When I'm baking, I tend to measure out large quantities with the cup-fraction that will be left over, to save dishes. So, for the 2 1/4 cups of flour I needed for this, I used a quarter-cup measure, instead of using both one-cup and quarter-cup, or guesstimating a quarter of the one-cup at the end. Make sense? Except that I somehow managed to measure out my flour, and then my salt, and then my baking soda, and mix them together, before I realized I used a third-cup measure instead of a quarter. And then I couldn't remember how many scoops I had measured out anyway. I ended up throwing out a bowlful of flour one step into the recipe.
This was a sign. It said "Stop."
But I pressed ahead. Now, I was using the Tollhouse recipe, which is the only recipe I've ever used for chocolate chip cookies. If I'm honest, they've always come out a little bit flatter than I'd like, but never quite enough to warrant seeking out a new one. This time, though - whether it was the slight variations in ingredients (as a side note, English dark brown sugar has a serious molasses kick going on), or that I was baking on broiling pans instead of proper cookie sheets, or that the dough could tell it was in an oven set in Celsius and decided to rebel - well, I got these:
I tried sticking the dough in the fridge to chill for an hour. I tried doubling up the pans to mimic an insulated sheet. No difference: air hockey pucks, each time.

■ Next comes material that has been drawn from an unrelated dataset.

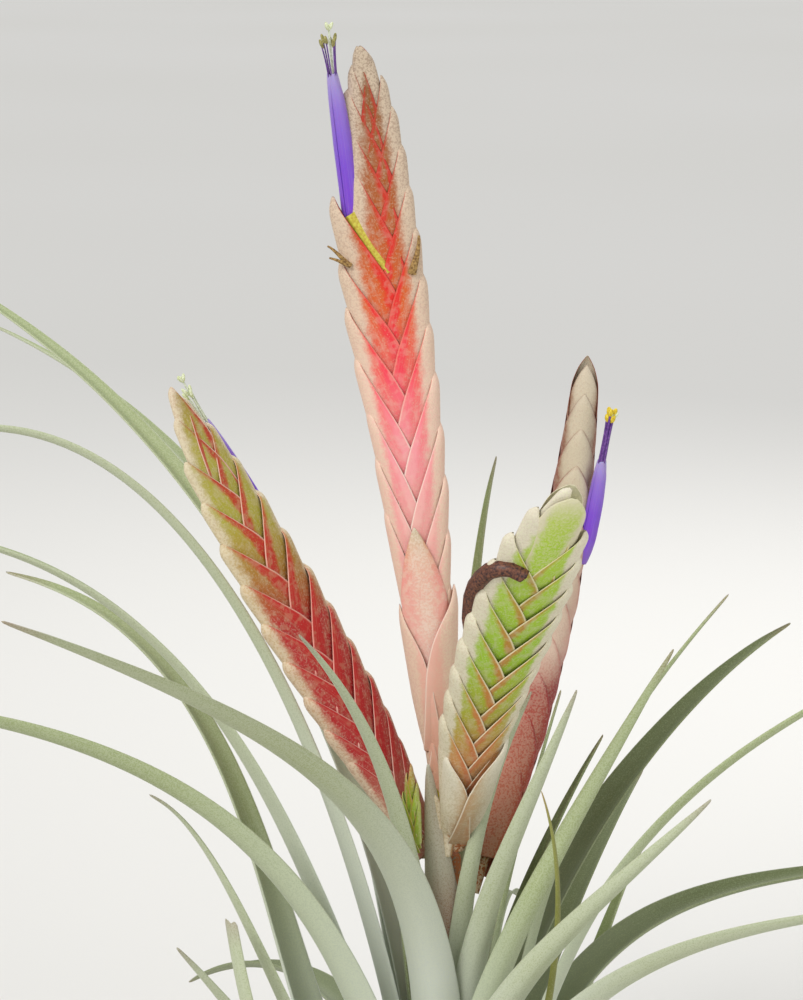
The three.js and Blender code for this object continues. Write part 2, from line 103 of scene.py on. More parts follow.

Now, were they bad? Of course not. They were flour, sugar, butter, eggs, and vanilla, crisped up in an oven. They couldn't be bad. But neither could they be the sort of quintessential mouthful of thick, chewy Americana that I wanted to offer to my poor deprived coworkers. Believe me, I tried to convince myself. I tried to convince myself five or six times. And then maybe four times, stacked together. But they just did not cut it.
Of course, that left me with this:
I hate wasting food. I hate it even more when, regardless of its performance in an oven, said food tastes exactly like unbaked chocolate chip cookie dough is supposed to. Despite my best intentions (well, you know where the road paved with those leads to), I ended up with bowl in lap, milk jug in hand - glassware was too classy for this situation - and, ten minutes later, serious pain in stomach.
A lot of the dough did end up in the trash. Just not as much as should have.
Oh well. I'm only human. And tomorrow is another day.